▸ **Your task**
Starting with the line that contains "attach(piece, body)" and stopping after the line that contains "return flat, triangles, tracked", output every line exactly as it stands.

▸ **Information provided**
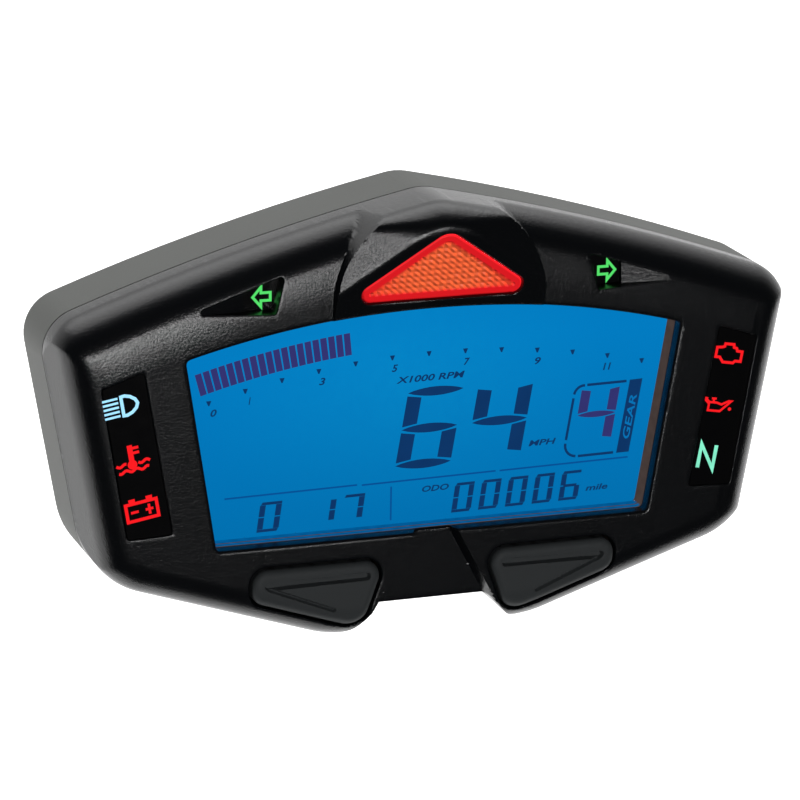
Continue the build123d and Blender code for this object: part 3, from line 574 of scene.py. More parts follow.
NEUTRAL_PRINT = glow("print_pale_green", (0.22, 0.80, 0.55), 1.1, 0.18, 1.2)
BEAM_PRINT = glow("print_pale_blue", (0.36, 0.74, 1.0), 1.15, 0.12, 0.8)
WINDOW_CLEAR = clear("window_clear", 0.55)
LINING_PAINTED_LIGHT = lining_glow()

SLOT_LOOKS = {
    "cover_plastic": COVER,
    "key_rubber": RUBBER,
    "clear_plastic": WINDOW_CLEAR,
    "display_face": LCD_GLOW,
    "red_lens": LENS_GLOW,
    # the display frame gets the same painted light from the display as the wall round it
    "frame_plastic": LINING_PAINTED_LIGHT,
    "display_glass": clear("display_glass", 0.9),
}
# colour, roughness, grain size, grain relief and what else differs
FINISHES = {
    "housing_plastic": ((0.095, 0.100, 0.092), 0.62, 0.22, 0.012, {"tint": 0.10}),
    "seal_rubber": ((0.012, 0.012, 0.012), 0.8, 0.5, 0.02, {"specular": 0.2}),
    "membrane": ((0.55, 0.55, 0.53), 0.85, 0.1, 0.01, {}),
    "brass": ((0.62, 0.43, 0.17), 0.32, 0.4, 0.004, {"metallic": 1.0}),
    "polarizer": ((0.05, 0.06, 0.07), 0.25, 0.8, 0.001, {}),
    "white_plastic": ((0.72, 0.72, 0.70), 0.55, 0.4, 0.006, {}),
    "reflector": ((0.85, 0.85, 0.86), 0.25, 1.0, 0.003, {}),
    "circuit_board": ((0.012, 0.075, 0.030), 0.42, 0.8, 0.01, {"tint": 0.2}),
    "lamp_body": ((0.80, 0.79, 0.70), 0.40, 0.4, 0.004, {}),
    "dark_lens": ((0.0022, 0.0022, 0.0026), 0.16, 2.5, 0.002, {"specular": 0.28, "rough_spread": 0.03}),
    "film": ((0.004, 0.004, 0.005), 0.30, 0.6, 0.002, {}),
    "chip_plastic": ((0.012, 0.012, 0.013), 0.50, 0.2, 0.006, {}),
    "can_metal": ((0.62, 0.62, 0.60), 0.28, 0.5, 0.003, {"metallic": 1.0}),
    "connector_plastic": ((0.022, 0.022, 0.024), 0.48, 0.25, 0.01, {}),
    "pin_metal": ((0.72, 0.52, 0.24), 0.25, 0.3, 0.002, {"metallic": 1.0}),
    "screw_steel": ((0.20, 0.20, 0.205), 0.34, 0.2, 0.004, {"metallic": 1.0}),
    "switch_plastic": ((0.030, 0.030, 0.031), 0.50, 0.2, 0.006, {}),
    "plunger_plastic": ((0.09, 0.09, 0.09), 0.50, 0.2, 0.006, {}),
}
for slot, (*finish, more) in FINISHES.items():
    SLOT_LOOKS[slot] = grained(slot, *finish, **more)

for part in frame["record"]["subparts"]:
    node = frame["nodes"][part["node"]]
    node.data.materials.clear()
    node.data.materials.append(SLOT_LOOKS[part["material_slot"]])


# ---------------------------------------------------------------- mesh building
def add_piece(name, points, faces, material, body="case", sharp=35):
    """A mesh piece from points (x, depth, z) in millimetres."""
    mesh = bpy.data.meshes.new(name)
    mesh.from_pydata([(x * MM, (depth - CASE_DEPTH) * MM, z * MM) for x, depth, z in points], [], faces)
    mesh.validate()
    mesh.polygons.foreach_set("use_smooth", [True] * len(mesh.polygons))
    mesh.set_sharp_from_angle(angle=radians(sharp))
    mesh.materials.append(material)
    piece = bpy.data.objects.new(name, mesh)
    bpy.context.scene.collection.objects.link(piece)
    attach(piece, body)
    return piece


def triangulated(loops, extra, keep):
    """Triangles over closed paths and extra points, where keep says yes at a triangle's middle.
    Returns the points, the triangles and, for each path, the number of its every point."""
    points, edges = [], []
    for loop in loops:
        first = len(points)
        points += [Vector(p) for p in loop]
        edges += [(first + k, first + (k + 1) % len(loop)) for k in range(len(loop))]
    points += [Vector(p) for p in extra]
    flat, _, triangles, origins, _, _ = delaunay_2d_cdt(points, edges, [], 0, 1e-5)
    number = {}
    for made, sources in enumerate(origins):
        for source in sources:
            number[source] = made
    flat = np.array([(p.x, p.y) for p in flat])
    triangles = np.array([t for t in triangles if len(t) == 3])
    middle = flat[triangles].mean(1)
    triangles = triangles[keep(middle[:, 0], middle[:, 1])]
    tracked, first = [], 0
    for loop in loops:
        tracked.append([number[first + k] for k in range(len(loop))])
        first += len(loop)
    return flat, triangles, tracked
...
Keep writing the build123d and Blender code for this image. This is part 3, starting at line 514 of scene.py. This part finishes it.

▸ **Output for this exercise**
    attach(piece, body)
    return piece


def triangulated(loops, extra, keep):
    """Triangles over closed paths and extra points, where keep says yes at a triangle's middle.
    Returns the points, the triangles and, for each path, the number of its every point."""
    points, edges = [], []
    for loop in loops:
        first = len(points)
        points += [Vector(p) for p in loop]
        edges += [(first + k, first + (k + 1) % len(loop)) for k in range(len(loop))]
    points += [Vector(p) for p in extra]
    flat, _, triangles, origins, _, _ = delaunay_2d_cdt(points, edges, [], 0, 1e-5)
    number = {}
    for made, sources in enumerate(origins):
        for source in sources:
            number[source] = made
    flat = np.array([(p.x, p.y) for p in flat])
    triangles = np.array([t for t in triangles if len(t) == 3])
    middle = flat[triangles].mean(1)
    triangles = triangles[keep(middle[:, 0], middle[:, 1])]
    tracked, first = [], 0
    for loop in loops:
        tracked.append([number[first + k] for k in range(len(loop))])
        first += len(loop)
    return flat, triangles, tracked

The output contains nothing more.